Shortly after the original episode aired, Singalongs and Rocky Horror-style re-enactments started becoming common at fan festivals and conventions. These events could involve audience members singing along with the projected episode, audience callbacks, props, costumes, and even live casts. (The official posting board party probably had the first cast in February 2002 and Dragoncon in Atlanta probably has the longest running.) Recently, Singalongs have become popular as individual events outside of fan conventions. The first of these events was held in Boston in 2004 and there is currently a group in New York City that has a monthly live cast. Many of these events and casts have evolved independently with no knowledge of other similar groups. Buffy Singalongs have recently received growing media attention with stories done by the AP, MTV News, and the New York Post. At the 2007 Los Angeles Film Festival, a special screening and sing along was held on June 27th. Both Marti Noxon and Joss Whedon were in attendance and gave brief speeches to the audience. In October of 2007, after a dispute with SAG over unpaid residuals, 20th Century Fox pulled the licensing for public screenings of Once More With Feeling, effectively ending official Buffy singalongs.
A music CD has been released, featuring the entire score and some additional tracks, namely the demo of "Something to Sing About", sung by Joss Whedon and his wife Kai Cole, and three pieces of music from other popular episodes by regular composer Christophe Beck. The art for the CD — also used as cover for related items, such as the script book, the DVD and the poster — is by popular comic book artist Adam Hughes. The booklet includes liner notes by Whedon, the lyrics for the songs, and pictures from the episode.

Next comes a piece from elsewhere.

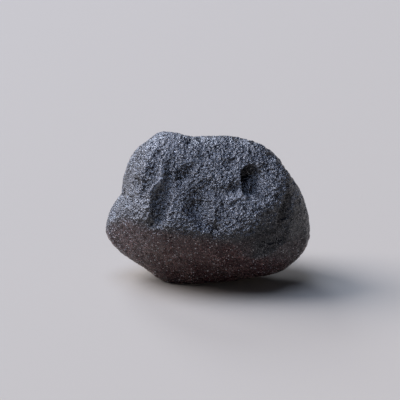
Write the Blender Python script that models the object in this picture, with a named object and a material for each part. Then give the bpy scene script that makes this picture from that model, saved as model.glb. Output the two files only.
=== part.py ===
"""A tektite: one pebble of black natural glass, gouged and pitted, as a single closed solid.

Run it with  blender --background --python part.py  or from Blender's text editor.
Sizes below are in millimetres and angles in degrees. The finished stone is in metres, +Z up,
standing on its small flat spot at Z = 0, with the middle of its box over the origin.
A view is an azimuth and an elevation: azimuth 0 looks at the front (-Y side) and 90 at the
right side (+X).
"""

import math

import bmesh
import bpy
import numpy as np

MM = 0.001
NAME = "tektite"

# The front outline, clockwise from the top left, as (right, up) from the core of the stone.
# It lies in a plane through the core that faces the front view, so its top leans back.
FRONT_VIEW = (0.0, 15.0)
OUTLINE = [
    (-9.4, 15.7), (-6.4, 15.4), (-2.8, 14.5), (4.0, 15.2), (9.0, 14.1), (12.1, 12.0),
    (14.6, 9.7), (18.3, 4.6), (20.3, -2.0), (19.4, -7.1), (15.1, -11.0), (8.4, -13.2),
    (-0.6, -14.4), (-7.6, -14.1), (-12.2, -11.1), (-17.8, -7.5), (-20.3, -4.0), (-19.2, 0.6),
    (-17.4, 3.6), (-16.5, 7.4), (-14.7, 11.7), (-12.2, 14.4),
]
FRONT_DEPTH = 15.4
BACK_DEPTH = 15.0
BODY_ROUNDING = 2.3        # 2 gives an ellipsoid, more a boxier body
CORE = (0.07, 0.0, 13.6)   # from the origin to the core; its height sets the flat spot
SPOT_EDGE = 0.25           # how softly the flat spot's edge turns up

# Worn faces: where each looks, as (right, up, toward the front), and its distance from the core.
WORN_FACES = [
    ((0.05, 0.62, 1.0), 12.9),
    ((0.05, 0.3, 1.0), 13.0),
    ((-0.2, -1.0, 0.8), 13.0),
    ((1.0, -0.35, 0.9), 17.3),
    ((-1.0, 0.35, 0.8), 17.6),
    ((-0.9, -0.7, 0.8), 16.2),
    ((-0.3, 0.55, -1.0), 12.8),
    ((0.25, -0.7, -1.0), 13.1),
    ((1.0, 0.15, -1.0), 17.4),
    ((-1.0, -0.2, -0.9), 18.2),
]
FACE_SHARPNESS = 22.0
FACE_FADE = 0.2            # the faces die out this near to the outline's plane

# Slow swellings of the whole surface, and the wobble that keeps the gouges' edges from being neat.
SWELL_WAVE, SWELL_HEIGHT = 12.0, 0.3
WOBBLE_WAVE, WOBBLE_SHIFT = 6.0, 0.25
WAVES = 14
SEED = 7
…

|1||"Overture / Going Through the Motions"||02:57|
|2||"I've Got a Theory / Bunnies / If We're Together"||02:22|
|4||"Under Your Spell"||02:55|
|5||"I'll Never Tell"||04:01|
|6||"The Parking Ticket"||00:45|
|7||"Rest in Peace"||02:46|
|10||"What You Feel"||03:01|
|12||"Under Your Spell / Standing — reprise"||01:35|
|13||"Walk Through the Fire"||03:44|
|14||"Something to Sing About"||04:40|
|15||"What You Feel — reprise"||00:46|
|16||"Where Do We Go from Here?"||01:53|
|18||"End Credits (Broom Dance / Grr Argh)"||00:31|
|20||Suite from "Restless"||05:02|
|21||Suite from "Hush"||06:54|
|22||Sacrifice (from "The Gift")||02:55|
|23||"Something to Sing About" (demo)||04:27|
The region 2 version is slightly cropped at the sides as it shown in standard 16:9 (1.78:1) as opposed to 1.85:1 (this is most noticeable on the opening credits).
Because of the running time, UPN only aired the full, unedited episode once — delaying the start of the following program (a U.S. pilot of Iron Chef hosted by William Shatner). Unfortunately serious technical glitches plagued UPN's broadcast feed to some of its affiliates in the U.S. Eastern and Central time zones when the episode aired on November 6, 2001. In the case of one UPN affiliate, WKBD-TV in Detroit, the only "glitch" involved a few seconds where the picture "froze" during Sweet's initial meeting with Dawn. At UPN's insistence, Joss Whedon supervised the editing of the full length episode into a more advertiser-friendly standard length. UPN never aired the full length episode again, opting instead for the shortened version. The shortened version is also the one that airs in syndication on FX. The editing eliminated parts of certain songs, including Buffy singing "If We're Together" and several bars of "Walk Through the Fire." Loss of certain dialogue resulted in a confusing ending for the audience, with Sweet abruptly announcing "Big smiles everyone, you beat the bad guy," with little apparent cause.
This "one time only" dispensation to air a longer format is not unprecedented for Whedon and Buffy. A first season episode, "The Puppet Show", enjoyed only a single airing (on May 5, 1997) of a closing credits scene in which Xander, Buffy, and Willow perform a scene from Oedipus Rex in their school's talent show. The scene, however, was repeated at least one more time when it was first rerun on FX.
In an unusual effort to garner Emmy support, 20th Century Fox had the full length episode pressed onto special DVDs shortly after its airing for distribution with the industry trade publication Daily Variety. Regular DVD series collections also include the full length episode.
Also available for sale is the original script book (ISBN 0-689-85918-X). Besides the actual screenplay the book features pictures from the episode, articles, sheet music for all the songs and a behind the scenes.
David Fury, producer and writer of the show (who also appeared in the episode as the man excited they got the mustard out) asked Whedon if he could document it, and shot about 40 hours of behind-the-scenes material; part of this material is available on the Season Six DVD set.
All of the Region 1 DVDs have French and Spanish versions, and the songs are done in French and Spanish too.
In Italian TV and DVD version, while all other songs are as original with subtitles, the "Parking Ticket" song, originally played by Marti Noxon, for some technical problems had to be redubbed by an unknown singer.